REQUIREMENT: Write out the data below in full. Keep it exact.

INFORMATION PROVIDED:

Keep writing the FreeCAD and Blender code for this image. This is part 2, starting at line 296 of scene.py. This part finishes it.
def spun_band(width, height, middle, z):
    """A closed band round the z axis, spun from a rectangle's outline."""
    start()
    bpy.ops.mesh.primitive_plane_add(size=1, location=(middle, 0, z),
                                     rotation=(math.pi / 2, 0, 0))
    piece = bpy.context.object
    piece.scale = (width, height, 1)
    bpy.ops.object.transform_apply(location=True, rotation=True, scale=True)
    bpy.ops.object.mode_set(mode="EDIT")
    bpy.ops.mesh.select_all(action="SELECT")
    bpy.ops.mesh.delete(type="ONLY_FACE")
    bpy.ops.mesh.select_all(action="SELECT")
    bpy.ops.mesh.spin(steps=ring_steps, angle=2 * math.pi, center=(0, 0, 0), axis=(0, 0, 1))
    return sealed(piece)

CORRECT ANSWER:
Keep writing the FreeCAD and Blender code for this image. This is part 2, starting at line 296 of scene.py. This part finishes it.
def spun_band(width, height, middle, z):
    """A closed band round the z axis, spun from a rectangle's outline."""
    start()
    bpy.ops.mesh.primitive_plane_add(size=1, location=(middle, 0, z),
                                     rotation=(math.pi / 2, 0, 0))
    piece = bpy.context.object
    piece.scale = (width, height, 1)
    bpy.ops.object.transform_apply(location=True, rotation=True, scale=True)
    bpy.ops.object.mode_set(mode="EDIT")
    bpy.ops.mesh.select_all(action="SELECT")
    bpy.ops.mesh.delete(type="ONLY_FACE")
    bpy.ops.mesh.select_all(action="SELECT")
    bpy.ops.mesh.spin(steps=ring_steps, angle=2 * math.pi, center=(0, 0, 0), axis=(0, 0, 1))
    return sealed(piece)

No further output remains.